Ku-Band Reconfigurable Antennas for Next Generation Satellite Systems

STATUS | Completed
STATUS DATE | 22/11/2011
ACTIVITY CODE | 1B.016
Ku-Band Reconfigurable Antennas for Next Generation Satellite Systems

Objectives

The principal aim was to perform a trade-off along with preliminary designs of innovative multiple beam reconfigurable receive antennas for Ku-band telecommunication missions resulting in a reconfigurable antenna roadmap. The roadmap then classified the most promising concepts with regard to customer mission and payload requirements. During the course of the study various antenna concepts were analysed and compared both from a technical & economical viewpoint against a set of mission scenarios.

Challenges

For the AFR architecture, two approaches were considered.  A fixed reflector with a feed array large enough to generate the flexibility to reconfigure the coverage over the full earth, or a smaller feed array sufficient only to cover an instantaneous 8° area, while reconfigurability of the region is provided by steering the reflector.

The relative complexity, cost and performance of these was compared as well as detailed work to derive and improve crosspolar performance and the pointing performance for an AFR design. For the DRA architecture a trade-off exercise was carried out to determine the optimum radiating element size, number and lattice type (square or triangular). The number of control points and hence beamforming was simplified via decimation using “overlapping sub-arrays” The feasibility of a transparent Digital Processor was assessed to provide the flexibility and reconfigurability for both antenna architectures.

Plan

The study was split into four major tasks:

Task 1: concluded with a set of reconfigurable receive antenna requirements.

Task 2: detailed trade-offs were performed on possible Rx antenna architectures and technologies.

Task 3: detailed RF design and analyses were performed for the two selected antenna architectures (one AFR and one DRA antenna).

Task 4: A roadmap for the technologies required in the two selected antenna concepts was derived.

Current Status

The study has been completed, the major outcomes were:

A set of performance requirements for next generation Ku band Rx reconfigurable antennas was established.

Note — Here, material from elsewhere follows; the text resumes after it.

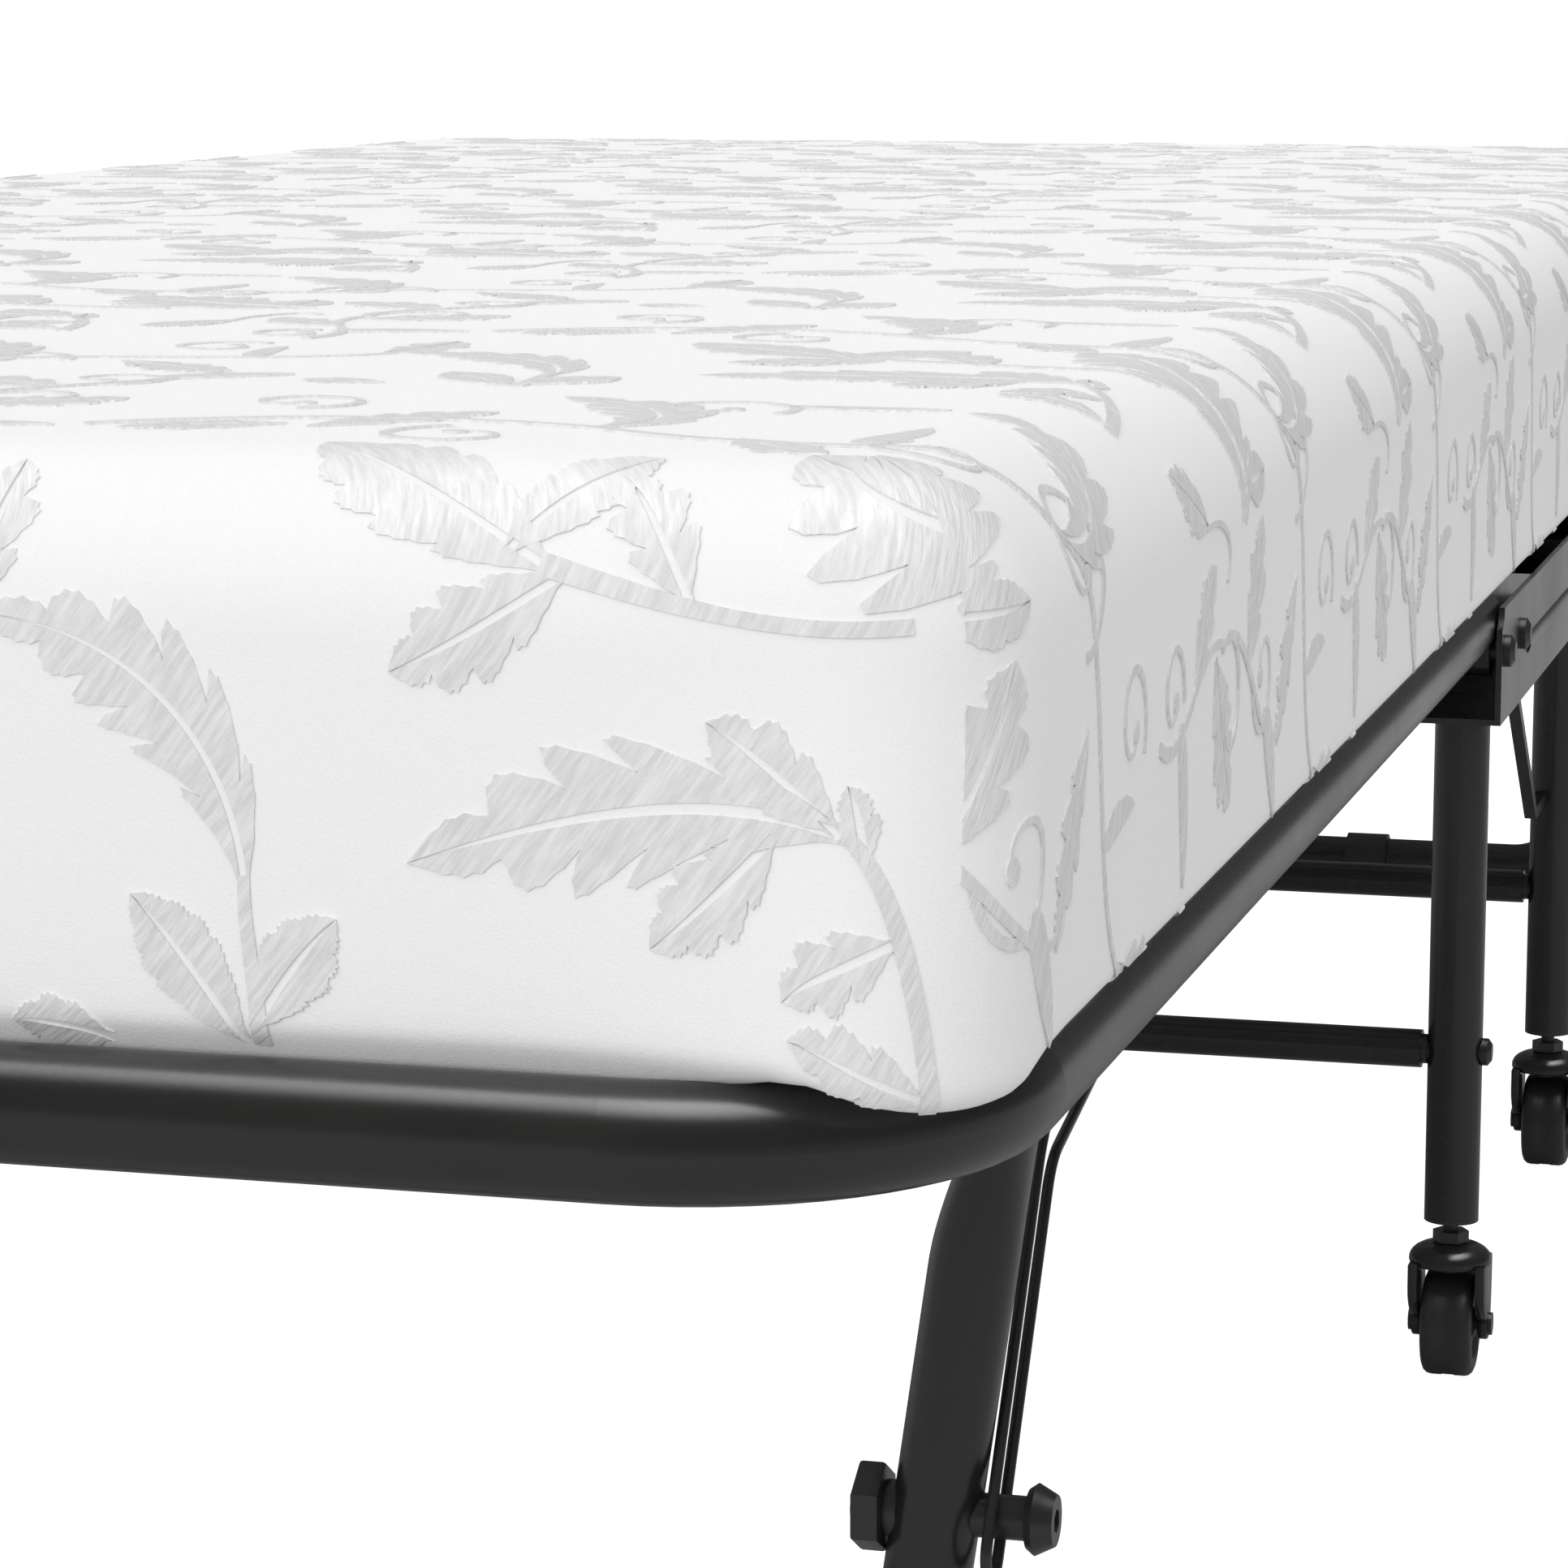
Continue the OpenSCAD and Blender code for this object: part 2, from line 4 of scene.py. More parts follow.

Two antenna architectures were analysed in detail, one being an AFR, the other a DRA. The AFR is simpler than the very sophisticated DRA implementation reported in the study, though bulkier and more limited in performance. While complex in hardware terms, the DRA scales with beam numbers in a manner which brings it within range of digital beamforming. Much simpler DRA implementations are possible, subject to relaxation of assumptions regarding grating lobes suppression and/or electronic reconfiguration of the coverage region.